→ **Exercise prompt**:
Return exactly the lines that run from the beginning through the line containing "through the hole", both included, and no others.

→ **Dataset content**:

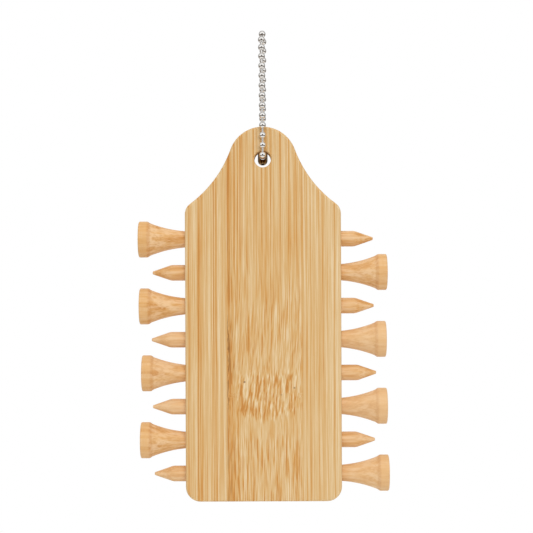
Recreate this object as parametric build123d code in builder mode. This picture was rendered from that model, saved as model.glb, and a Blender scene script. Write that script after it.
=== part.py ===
"""A bamboo tee holder: eight wooden golf tees in a tag-shaped board on a ball chain.

The board is edge-glued from three upright bamboo strips. Eight holes cross it from side to
side, and a tee is pushed into each, its head left and right in turn. A ball chain passes
through the hole in the board's neck and is closed behind it by a snap connector.

Millimetres. +Z is up, +X is to the right and +Y is to the back. The origin is the underside
of the chain's top bead, where a hook or a ring carries the holder.
"""

from build123d import *
from math import cos, radians, sin, sqrt
import os

# board
BOARD_WIDTH = 54.7
BOARD_HEIGHT = 131.3
BOARD_THICKNESS = 10.0
BOARD_TOP = -31.9  # height of the dome's crown
DOME_RADIUS = 12.0
DOME_TANGENT = 20.0  # degrees off upright where the dome runs into the flank
SHOULDER_DROP = 28.2  # crown to where the flank would meet the side
SHOULDER_RADIUS = 4.5
FOOT_RADIUS = 5.2
BOARD_EDGE_RADIUS = 0.8
LEFT_GLUE_LINE = -12.7
RIGHT_GLUE_LINE = 13.6
HOLE_DROP = 11.4  # crown to the centre of the hanging hole
HOLE_RADIUS = 2.9
HOLE_CHAMFER = 0.35

# tees
TEE_COUNT = 8
TEE_TOP_DROP = 39.3  # crown to the first tee
TEE_PITCH = 11.81
TEE_LENGTH = 82.55
HEAD_RADIUS = 6.35
HEAD_DEPTH = 3.1  # straight rim of the head
HEAD_LIP = 0.9  # flat ring around the cup
HEAD_EDGE_RADIUS = 0.45
HEAD_CORNER_RADIUS = 1.2  # rim to flare
FLARE_TOP_RADIUS = 5.72  # the flare starts here, under the rim
FLARE_TOP_DEPTH = 4.0
FLARE_END = 19.4  # head's end face to the plain shank
SHANK_RADIUS = 2.76
CONE_LENGTH = 6.6
CONE_CORNER_RADIUS = 4.0
TIP_RADIUS = 0.48
TIP_EDGE_RADIUS = 0.35
GOLF_BALL_RADIUS = 21.35  # the cup in the head fits the ball
BORE_RADIUS = 3.1
BORE_CHAMFER = 0.25
HEAD_REACH = 43.4  # centre line to the head's end face
SEATING = (0.4, 0.15, 0.15, -0.25, -0.6, 0.05, -0.1, 0.6)  # how much further out each tee stands

# ball chain
BEAD_RADIUS = 1.2
BEAD_WALL = 0.18
BEAD_HOLE_RADIUS = 0.42
BEAD_PITCH = 3.467
ARCH_TILTS = (48, 31, 20, 10, 5)  # the top links, degrees off upright
ROW_COUNT = 10  # rows of one front and one back bead above the connector
FRONT_TAIL_COUNT = 3  # front beads that lie against the board
THROUGH_COUNT = 3  # beads inside the hanging hole
THROUGH_GAP = 0.15  # between those beads and the top of the hole
STRAND_TWIST = 0.3  # sideways shift of the two strands at the top
WIRE_RADIUS = 0.34
PIN_HEAD_RADIUS = 0.5
PIN_HEAD_NEAR = 0.56  # bead centre to the near and the far face of a pin's head
PIN_HEAD_FAR = 0.74

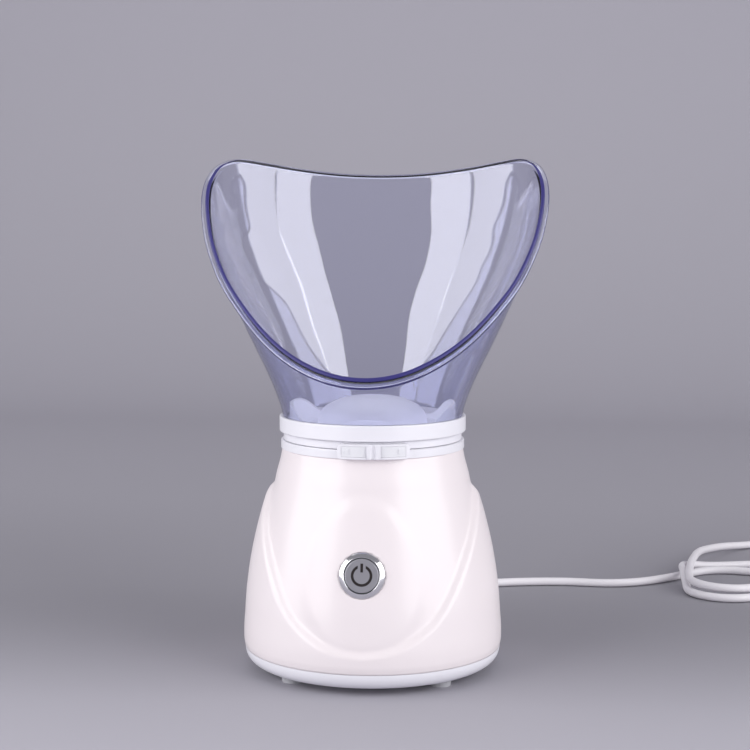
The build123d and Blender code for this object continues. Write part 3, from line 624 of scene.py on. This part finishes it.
def build_plug():
    """Moulded plug with a grooved tail and a slight waist to grip."""
    along = Vector((math.cos(PLUG_HEADING), math.sin(PLUG_HEADING), 0))
    across = Vector((-along.y, along.x, 0))
    place = Matrix((across, along.cross(across), along)).transposed().to_4x4()
    place = Matrix.Translation(Vector(PLUG_TAIL) * MM) @ place
    sections = [(0, 0, 0, 2)] + ribbed(0, 17.8, 3.0, 5.0, 6, 0.6) + PLUG_SECTIONS
    plug = section_piece("moulded_plug", sections, place, 64, "cord_white")
    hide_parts("plug_body")
    return plug


def build_cord(relief, plug):
    """One tube from the relief to the plug; it stands for the free stretch and the loose turns."""
    curve = bpy.data.curves.new("mains_cord", "CURVE")
    curve.dimensions = "3D"
    spline = curve.splines.new("NURBS")
    route = cord_route()
    spline.points.add(len(route) - 1)
    for point, place in zip(spline.points, route):
        point.co = (place[0] * MM, place[1] * MM, place[2] * MM, 1)
    spline.order_u = 3
    spline.use_endpoint_u = True
    spline.resolution_u = 12
    curve.bevel_depth = CORD_DIAMETER / 2 * MM
    curve.bevel_resolution = 8
    curve.use_fill_caps = True
    curve.materials.append(MATERIALS["cord_white"])
    cord = bpy.data.objects.new("mains_cord", curve)
    bpy.context.scene.collection.objects.link(cord)
    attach(cord, "base")
    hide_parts("power_cord", "cord_coil")


# ------------------------------------------------------------------ stage
# painted light and shade of the paper along the table and up the backdrop, darkest just behind the steamer
# as a painted shadow: (depth + height in metres, tone)
PAPER_SHADE_TONES = [(-0.30, 0.50), (-0.10, 0.44), (0.06, 0.27), (0.17, 0.27), (0.5, 0.36), (1.0, 0.41),
               (1.9, 0.43), (3.2, 0.55)]


def backdrop_paper_painted_shade():
    """Plain matt paper with painted light and shade: its tone changes slowly from the table's front to the
    backdrop's top, darkest on the table just behind the steamer.
    """
    material, nodes, links, shader = new_material("backdrop_paper_painted_shade")
    coords = nodes.new("ShaderNodeTexCoord")
    split = nodes.new("ShaderNodeSeparateXYZ")
    links.new(coords.outputs["Object"], split.inputs["Vector"])
    total = nodes.new("ShaderNodeMath")
    links.new(split.outputs["Y"], total.inputs[0])
    links.new(split.outputs["Z"], total.inputs[1])
    first, last = PAPER_SHADE_TONES[0][0], PAPER_SHADE_TONES[-1][0]
    place = nodes.new("ShaderNodeMapRange")
    set_inputs(place, From_Min=first, From_Max=last)
    links.new(total.outputs["Value"], place.inputs["Value"])
    ramp = nodes.new("ShaderNodeValToRGB")
    ramp.color_ramp.interpolation = "B_SPLINE"
    stops = ramp.color_ramp.elements
    while len(stops) < len(PAPER_SHADE_TONES):
        stops.new(0.5)
    for stop, (where, tone) in zip(stops, PAPER_SHADE_TONES):
        stop.position = (where - first) / (last - first)
        stop.color = (tone, tone * 0.97, tone * 1.09, 1)
    links.new(place.outputs["Result"], ramp.inputs["Fac"])
    links.new(ramp.outputs["Color"], shader.inputs["Base Color"])
    set_inputs(shader, Roughness=0.85)
    return material


def add_stage():
    """Pale table that curves up into a pale backdrop."""
    front, back, top, bend, half = -1.6, 1.5, 2.4, 0.5, 3.0
    profile = [(front, 0.0), (back - bend, 0.0)]
    for i in range(1, 13):
        angle = math.pi / 2 * i / 12
        profile.append((back - bend + bend * math.sin(angle), bend - bend * math.cos(angle)))
    profile.append((back, top))
    vertices = [(x, y, z) for x in (-half, half) for y, z in profile]
    count = len(profile)
    faces = [(i, i + 1, count + i + 1, count + i) for i in range(count - 1)]
    mesh = bpy.data.meshes.new("backdrop")
    mesh.from_pydata(vertices, [], faces)
    for polygon in mesh.polygons:
        polygon.use_smooth = True
    mesh.materials.append(backdrop_paper_painted_shade())
    backdrop = bpy.data.objects.new("backdrop", mesh)
    bpy.context.scene.collection.objects.link(backdrop)


def area_light(name, place, target, size, power):
    """Rectangular soft light that faces its target."""
    data = bpy.data.lights.new(name, "AREA")
    data.shape = "RECTANGLE"
    data.size, data.size_y = size
    data.energy = power
    light = bpy.data.objects.new(name, data)
    light.location = place
    aim = Vector(target) - Vector(place)
    light.rotation_euler = aim.to_track_quat("-Z", "Y").to_euler()
    bpy.context.scene.collection.objects.link(light)


# soft boxes around the steamer: degrees from the front towards the right, width, power
SOFT_BOXES = {"left_front": (-43.5, 0.66, 10.4), "left_side": (-75, 0.98, 12.8),
              "right_front": (45.5, 0.66, 10.0), "right_side": (76, 0.98, 13.0)}
BOX_DISTANCE = 1.5
BOX_TALL = 1.3
BOX_Z = 0.59


def add_lights():
    """Tall soft boxes left and right, a weak one above the rear and a dim even surround."""
    middle = (0, 0, 0.14)
    for name, (azimuth, width, power) in SOFT_BOXES.items():
        turn = math.radians(azimuth)
        place = (BOX_DISTANCE * math.sin(turn), -BOX_DISTANCE * math.cos(turn), BOX_Z)
        area_light(name, place, middle, (width, BOX_TALL), power)
    area_light("top_box", (0, 0.7, 1.8), middle, (2.4, 1.2), 6)
    world = bpy.data.worlds.new("world")
    bpy.context.scene.world = world
    world.use_nodes = True
    background = world.node_tree.nodes["Background"]
    background.inputs["Color"].default_value = (0.92, 0.91, 1.0, 1)
    background.inputs["Strength"].default_value = 0.28


# ------------------------------------------------------------------ build
add_camera()
finish_cad_nodes()
build_cord(build_relief(), build_plug())
build_face_mask()
build_housing()
build_bezel()
add_stage()
add_lights()
bpy.context.scene.view_settings.view_transform = "Standard"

→ **Written answer**:
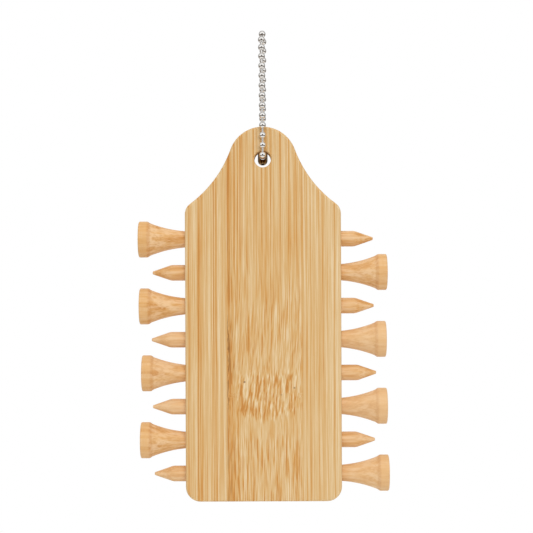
Recreate this object as parametric build123d code in builder mode. This picture was rendered from that model, saved as model.glb, and a Blender scene script. Write that script after it.
=== part.py ===
"""A bamboo tee holder: eight wooden golf tees in a tag-shaped board on a ball chain.

The board is edge-glued from three upright bamboo strips. Eight holes cross it from side to
side, and a tee is pushed into each, its head left and right in turn. A ball chain passes
through the hole in the board's neck and is closed behind it by a snap connector.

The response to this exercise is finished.